The Heat shouldn’t have necessarily brought Dampier in to replace J.Anthony in the starting lineup but they certainly could have used him as a fourth big in the rotation. A 15 minute a night type of player. And in certain matchups, Dampier and J.Anthony could have swapped roles, when the Heat needed more physicality on the interior and were less concerned about using Anthony’s quick footed team defense.
Overlooking Dampier has significantly weakened Miami’s supporting cast.
These two signings would have given Miami a large boost both at the point and with their interior defense. The failure to acquire these cheap available options was a large mistake.
Note on Eddie House
Eddie House is a mediocre third string point guard at this juncture in his career. He has declined considerably in terms of defense and rebounding and become even streakier offensively. He is not capable of reproducing the form he displayed for the Boston Celtics in 2007/08 and 2008/09.
Eddie House is not a rotation worthy player and is a major liability as a rotation player.
The Heat matchup very well with the Magic.

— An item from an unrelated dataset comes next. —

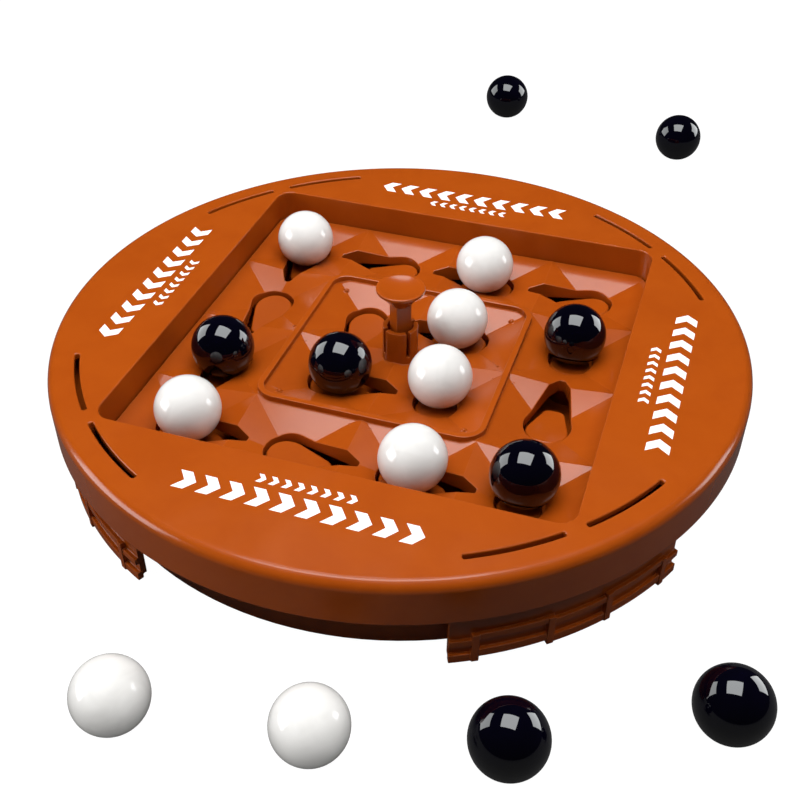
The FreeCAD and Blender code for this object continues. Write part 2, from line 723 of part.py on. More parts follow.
def leg_screws():
    """Eight short screws from inside the tub, two into each leg."""
    screws = []
    for diagonal in DIAGONALS:
        for side in (-1, 1):
            angle = f"{diagonal} + {side} * leg_screw_angle"
            screws.append(fuse("leg_screw", [
                radial("leg_screw_head", "head_wide * 0.8", "drum_inner - head_tall - stop_gap",
                       "drum_inner - stop_gap", angle),
                radial("leg_screw_shank", "screw_radius", "drum_inner - stop_gap - 1",
                       "drum_inner + leg_screw_long - 0.5", angle)]))
    return group("leg_screws", screws)


def marble(name, x, y, z):
    """One marble with its centre at a place."""
    ball = doc.addObject("Part::Sphere", name)
    bind(ball, Radius="marble_radius")
    return place(ball, x, y, z)


def marbles(colour, seats, loose):
    """The marbles of one colour: those in their seats, then those lying on the table."""
    balls = []
    for seat in seats:
        step = STEPS[seat]
        balls.append(marble(f"{colour}_marble_{len(balls) + 1}",
                            f"({seat[0]} - 1.5) * pitch + {step[0]} * marble_shift",
                            f"({seat[1]} - 1.5) * pitch + {step[1]} * marble_shift",
                            "marble_centre"))
    for angle, share in loose:
        reach = f"(disc_radius + {share} * loose_gap)"
        balls.append(marble(f"{colour}_marble_{len(balls) + 1}",
                            f"{reach} * cos({angle})", f"{reach} * sin({angle})",
                            "marble_radius"))
    return balls


# The whole board

def build():
    """Every sub-part of the board, each as one object labelled with its node's name."""
    parts = [top_cover(), base_shell(), track_tray(), press_knob(), lifter_plate(),
             cover_screws(), plate_screws(), stop_screws(), leg_screws()]
    parts.append(upright_screw("knob_screw", "hub_bottom - head_tall", "hub_bottom",
                               "hub_bottom - 1", "stem_bottom + 8", 0, 0))
    parts += [return_spring(index) for index in range(4)]
    parts += marbles("white", WHITE_SEATS, WHITE_LOOSE)
    parts += marbles("black", BLACK_SEATS, BLACK_LOOSE)
    pattern = corner_leg()
    doc.recompute()
    for index, diagonal in enumerate(DIAGONALS, 1):
        leg = feature(f"corner_leg_{index}", pattern.Shape.copy())
        leg.Placement = FreeCAD.Placement(
            FreeCAD.Vector(), FreeCAD.Rotation(FreeCAD.Vector(0, 0, 1), diagonal))
        parts.append(leg)
    doc.recompute()
    return parts


def export(parts):
    """Check every object, then write each sub-part to its own file."""
    failed = [item.Name for item in doc.Objects
              if "Invalid" in item.State or "Error" in item.State]
    if failed:
        raise RuntimeError(f"objects that did not build: {failed}")
    for part in parts:
        if part.Shape.isNull() or not part.Shape.isValid():
            raise RuntimeError(f"{part.Label} has no valid shape")
    os.makedirs("parts", exist_ok=True)
    for part in parts:
        part.Shape.exportStep(f"parts/{part.Label}.step")
        print(f"{part.Label}: {len(part.Shape.Solids)} solids, {part.Shape.Volume:.0f} mm3")


export(build())
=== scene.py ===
"""Looks of a round marble board: a faceted tray in a square well, a press knob, legs and marbles."""
import json
import logging
from collections.abc import Callable
from dataclasses import dataclass
from enum import Enum
from math import cos, pi, radians, sin

import bpy
from mathutils import Matrix, Quaternion, Vector
from mathutils.bvhtree import BVHTree


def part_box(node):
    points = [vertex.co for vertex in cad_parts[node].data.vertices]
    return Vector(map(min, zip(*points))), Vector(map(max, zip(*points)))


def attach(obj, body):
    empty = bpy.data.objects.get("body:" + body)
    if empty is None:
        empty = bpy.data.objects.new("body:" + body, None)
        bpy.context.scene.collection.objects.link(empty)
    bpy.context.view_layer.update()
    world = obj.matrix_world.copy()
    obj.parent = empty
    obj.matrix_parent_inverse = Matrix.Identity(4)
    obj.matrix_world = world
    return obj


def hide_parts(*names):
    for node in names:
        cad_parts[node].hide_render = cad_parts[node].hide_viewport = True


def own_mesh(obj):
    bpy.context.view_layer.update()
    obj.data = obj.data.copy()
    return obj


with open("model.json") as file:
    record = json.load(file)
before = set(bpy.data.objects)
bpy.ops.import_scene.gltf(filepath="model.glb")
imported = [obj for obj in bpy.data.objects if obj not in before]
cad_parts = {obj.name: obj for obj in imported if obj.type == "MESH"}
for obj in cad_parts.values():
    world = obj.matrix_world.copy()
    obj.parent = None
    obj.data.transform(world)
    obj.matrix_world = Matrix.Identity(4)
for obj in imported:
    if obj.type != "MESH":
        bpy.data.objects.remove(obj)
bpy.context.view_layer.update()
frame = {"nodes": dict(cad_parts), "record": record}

MM = 0.001
# Corners closer than this are one: in a mesh made here, and in a CAD node's loose triangles.
WELD = 0.001 * MM
CAD_WELD = 0.002 * MM
BODY_OF = {node: body for body, nodes in frame["record"]["behaviour"]["bodies"].items()
           for node in nodes}
log = logging.getLogger("marble_board")

Piece = bpy.types.Object
Socket = bpy.types.NodeSocket
Colour = tuple[float, float, float, float]


class Slot(Enum):
    """The record's material slots."""

    TERRACOTTA = "terracotta_plastic"
    WHITE = "white_gloss"
    BLACK = "black_gloss"
    SCREW = "screw_steel"
    SPRING = "spring_steel"


# Working on meshes as by hand

def deselect_all() -> None:
    """Leave nothing selected."""
    if bpy.context.mode != "OBJECT":
        bpy.ops.object.mode_set(mode="OBJECT")
    bpy.ops.object.select_all(action="DESELECT")


def pick(piece: Piece) -> None:
    """Select one piece alone and make it active.

    Args:
        piece: the piece.
    """
    deselect_all()
    piece.select_set(True)
    bpy.context.view_layer.objects.active = piece


def edit(piece: Piece, mode: str = "VERT", everything: bool = False) -> None:
    """Open a piece in edit mode.

    Args:
        piece: the piece to open.
        mode: VERT, EDGE or FACE.
        everything: whether all of it starts selected.
    """
    pick(piece)
    bpy.ops.object.mode_set(mode="EDIT")
    bpy.ops.mesh.select_mode(type=mode)
    bpy.ops.mesh.select_all(action="SELECT" if everything else "DESELECT")


def choose(piece: Piece, kind: str, test: Callable[..., bool]) -> None:
    """Select, in edit mode, the vertices, edges or faces that pass a test.

    Args:
        piece: the piece, open in edit mode.
        kind: VERT, EDGE or FACE.
        test: takes an element's middle, and a face's normal too, and says whether it is wanted.
    """
    bpy.ops.mesh.select_mode(type=kind)
    bpy.ops.mesh.select_all(action="DESELECT")
    bpy.ops.object.mode_set(mode="OBJECT")
    mesh = piece.data
    if kind == "VERT":
        for vertex in mesh.vertices:
            vertex.select = test(vertex.co)
    elif kind == "EDGE":
        for line in mesh.edges:
            first, second = (mesh.vertices[index].co for index in line.vertices)
            line.select = test((first + second) / 2)
    else:
        for polygon in mesh.polygons:
            polygon.select = test(polygon.center, polygon.normal)
    bpy.ops.object.mode_set(mode="EDIT")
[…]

LeBron, Wade and Bosh have routinely torched the Magic in previous seasons with their respective clubs. Orlando do not have enough defensive ability on the wings to contain either LeBron or Wade and their ability to breakdown the Magic’s defense on demand will lead them to a comfortable series win against Orlando.
The Celtics defensive ability, interior power, stunning point guard play and their two quality scoring starting wings makes them a very difficult opponent for Miami.
Miami will be at a disadvantage in at least one of their backcourt positions and in the paint. Boston does have the defensive ability to bring them back to ground and they do have the physical force in the paint to punish Miami’s weaknesses.
The Heat still have two MVP caliber players, an All-Star in Bosh and two high quality role players in Miller and Haslem … so they’ll have a chance at beating Boston … but Boston surely has the talent to beat them too.
In fact, Boston is the only team in the East with the ability to knock Miami out in the playoffs.